A Reader’s Guide to Our Constitutional Crisis

What you need to know about the week’s momentous legal and political news in Trumpland.

It’s not easy to write in real time about the legal and political fate of a president who rages in tweets, “NO COLLUSION — RIGGED WITCH HUNT!” at one o’clock in the morning. In part this is because of the gulf that exists between the reality that animates the mind of Donald Trump and the reality in which the rest of us live. In part it’s because so much of what happened this week, in and out of courts in Washington, New York, and Virginia, is unprecedented in the nation’s history. In some ways we’ve already gone past the point at which the Watergate story ended.

The conviction of former Trump campaign manager Paul Manafort on tax fraud and bank fraud charges in Virginia tells us that jurors aren’t going to buy into the administration’s “witch hunt” theme when there is compelling evidence of criminal conduct. A juror emerged on Wednesday to say that a lone holdout prevented prosecutors from sweeping all 18 of the charges against Manafort, a defendant the president later called “brave.” That’s bad news for Trump and bad news for Manafort, too, who now faces a second federal trial, in Washington, before a less sympathetic judge and perhaps less sympathetic jurors, too.

The guilty pleas entered by former Trump lawyer and “fixer” Michael Cohen, for their part, tell us that federal prosecutors believe the president himself may have committed crimes. More bad news for the president. As Benjamin Wittes pointed out, “the significance of the Cohen plea is not merely that Cohen alleges that Trump had him arrange to pay hush money to a porn star and a model in a specific effort to influence the election with illegal corporate contributions. It’s that the Justice Department believes this allegation to be true and is willing to proceed criminally against Cohen on that basis.” And don’t forget it was federal prosecutors in New York, and not special counsel Robert Mueller’s team in Washington, who handled the Cohen deal.

As the week ends the single biggest legal question hanging in the air is whether the unindicted co-conspirator of the Cohen plea — Trump himself, otherwise known as “Individual 1” in court document — can become an indicted co-conspirator and there is no definite answer to that question. The best analysis on this point came earlier this year, in May, when law professor Garrett Epps, writing in The Atlantic, surveyed leading constitutional historians and scholars and concluded that the only way to find out for sure if a president can be indicted would be for some brave prosecutor to actually indict a president and see how the courts deal with the issue.

Adam Liptak, writing in The New York Times, took Epps’ work one step further this week with a piece that asked the second biggest legal question of the moment: When is an offense impeachable? Liptak’s conclusion after his own survey of leading constitutional historians and scholars? The framers may have contemplated impeachment for precisely the sort of conduct now alleged against President Trump — corrupt interference with the democratic process. But there is, Liptak acknowledged, “a gap between constitutional theory and political reality,” and there is no reason to believe that congressional Republicans, or Democrats for that matter, are rushing to impeach Trump, at least not yet.
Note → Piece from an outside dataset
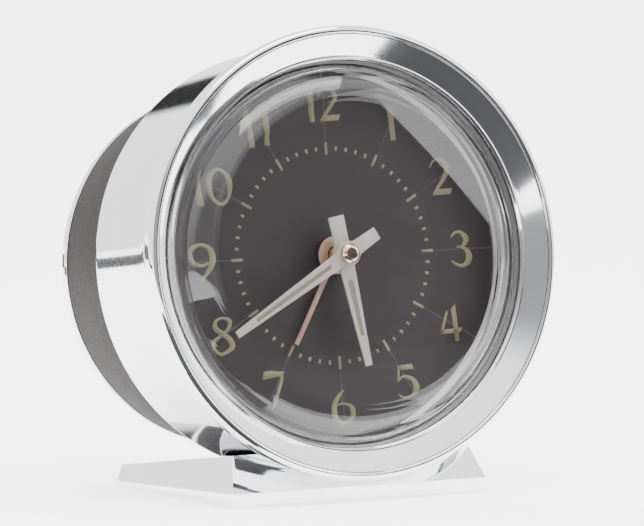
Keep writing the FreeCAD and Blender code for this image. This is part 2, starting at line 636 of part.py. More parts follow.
def work_out_phases():
    PHASE["centre_pinion"] = 0.0
    line = direction(CENTRE, TIME_SPRING_AT)
    PHASE["great"] = meshed_phase(CENTRE_PINION_T, PHASE["centre_pinion"], GREAT_T, line)
    PHASE["centre"] = 0.0
    PHASE["third_pinion"] = meshed_phase(CENTRE_T, PHASE["centre"], THIRD_PINION_T, THIRD_ANGLE)
    PHASE["third"] = 0.0
    PHASE["fourth_pinion"] = meshed_phase(THIRD_T, PHASE["third"], FOURTH_PINION_T, FOURTH_ANGLE)
    PHASE["fourth"] = 0.0
    PHASE["escape_pinion"] = meshed_phase(FOURTH_T, PHASE["fourth"], ESCAPE_PINION_T, ESCAPE_ANGLE)
    PHASE["cannon"] = 0.0
    PHASE["minute"] = meshed_phase(CANNON_T, PHASE["cannon"], MINUTE_T, MINUTE_ANGLE)
    PHASE["hour"] = 0.0
    PHASE["hour_pinion"] = meshed_phase(HOUR_T, PHASE["hour"], HOUR_PINION_T, MINUTE_ANGLE)
    PHASE["alarm_great"] = 0.0
    PHASE["alarm_escape_pinion"] = meshed_phase(ALARM_GREAT_T, PHASE["alarm_great"],
                                                ALARM_PINION_T, ALARM_ESCAPE_ANGLE)
    PHASE["alarm_wheel"] = 0.0
    PHASE["alarm_set"] = meshed_phase(ALARM_WHEEL_T, PHASE["alarm_wheel"], ALARM_SET_T,
                                      direction(CENTRE, ALARM_SET_AT))


def make_centre():
    arbor_r = CENTRE_ARBOR_R
    pinion = gear(CENTRE_PINION_T, GREAT_M, GREAT_LEVEL[0] + 0.4, GREAT_LEVEL[1] - 0.4, CENTRE,
                  PHASE["centre_pinion"])
    arbor = fused([rod(arbor_r, MINUTE_HAND_W + 0.3, COVER_W - 6.0), pinion])
    add("centre_arbor", arbor)
    add("centre_wheel", wheel(CENTRE_T, CENTRE_M, *CENTRE_LEVEL, CENTRE, PHASE["centre"], arbor_r))
    teeth = gear(CANNON_T, MOTION_M, *CANNON_LEVEL, CENTRE, PHASE["cannon"])
    tube = rod(CANNON_TUBE_R, CANNON_LEVEL[1], MINUTE_HAND_W - HAND_THICK)
    add("cannon_pinion", fused([teeth, tube]).cut(rod(arbor_r, 20, -20)))


def make_third_to_escape():
    third = gear(THIRD_PINION_T, CENTRE_M, CENTRE_LEVEL[0] + 0.5, CENTRE_LEVEL[1] - 0.5, THIRD_AT,
                 PHASE["third_pinion"])
    add("third_arbor", fused([pivoted(THIRD_AT), third]))
    add("third_wheel", wheel(THIRD_T, THIRD_M, *THIRD_LEVEL, THIRD_AT, PHASE["third"], ARBOR_R))
    fourth = gear(FOURTH_PINION_T, THIRD_M, THIRD_LEVEL[0] + 0.4, THIRD_LEVEL[1] - 0.3, FOURTH_AT,
                  PHASE["fourth_pinion"])
    add("fourth_arbor", fused([pivoted(FOURTH_AT), fourth]))
    add("fourth_wheel", wheel(FOURTH_T, FOURTH_M, *FOURTH_LEVEL, FOURTH_AT, PHASE["fourth"], ARBOR_R))
    front_in = FRONT_PLATE_W - PLATE_THICK - 0.1
    slim = stepped([(PIVOT_R, FRONT_PLATE_W + 0.2, front_in), (ARBOR_R, front_in, -21.2),
                    (PIVOT_R, -21.2, BACK_PLATE_W - PLATE_THICK - 0.2)], ESCAPE_AT)
    pinion = gear(ESCAPE_PINION_T, FOURTH_M, FOURTH_LEVEL[0] + 0.4, FOURTH_LEVEL[1] - 0.4, ESCAPE_AT,
                  PHASE["escape_pinion"])
    add("escape_arbor", fused([slim, pinion]))


def escape_blank(w0, w1, at, first_deg, tip_r, root_r, bore):
    """An escape wheel: slender leaning teeth on a rim with arms."""
    points = []
    pitch = 360 / ESCAPE_T
    for k in range(ESCAPE_T):
        here = first_deg + pitch * k
        points += [polar(root_r, here - 0.30 * pitch), polar(tip_r, here - 1.5), polar(tip_r, here + 1.5),
                   polar(root_r, here + 0.10 * pitch), polar(root_r, here + 0.45 * pitch)]
    body = moved(plate(points, w0, w1), at).cut(hole(bore, at))
    return body.cut(Part.makeCompound(crossings(4, 1.6, root_r - 0.6, 0.8, at, 10)))


def pin_places(arbor_at, wheel_at, reach, tip_r, gap):
    """The two pallet pins, just clear of the teeth in the middle position."""
    line = direction(wheel_at, arbor_at)
    spread = math.degrees(math.acos((tip_r + gap) / reach))
    return [polar(tip_r + gap, line + side * spread, wheel_at) for side in (-1, 1)]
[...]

If you feel like looking back on this historic week and understanding more of the nuance behind it, you could start with details from the Associated Press on how the Cohen deal went down and (if you have a subscription) from The Wall Street Journal on what the plea means not just to the president but to others who interacted with him and Cohen. Don’t miss, too, the NBC News piece that chronicles the ways in which Democrats are planning to respond in case Trump fires special counsel Robert Mueller. And Adam Serwer’s Friday piece about how a pardon of Manafort could backfire on Trump.

There is a great deal of good commentary and analysis, too, that’s worthy of your attention. Read Charles Pierce for some historical context on the week’s events. Walter Dellinger, a solicitor general during the Clinton administration, argues that the president’s supporters shouldn’t be too quick to rule out the possibility of a Trump indictment. John Yoo, an architect of the Bush team’s torture policy, is urging this president not to pardon Paul Manafort. Ken White, a former federal prosecutor, seems convinced that Cohen’s plea deal, combined one day with his congressional testimony, could bring down the House of Trump. Jack Goldsmith, another Bush-era official, wonders whether Trump won’t just bring the whole house down with him if he faces impeachment charges.

The last word, for now, goes to Margaret Sullivan, the media columnist for The Washington Post, who posed an existential question Wednesday in the middle of the furor: What if no one in Trumpland cares about the president’s alleged culpability or the crimes of all the president’s men?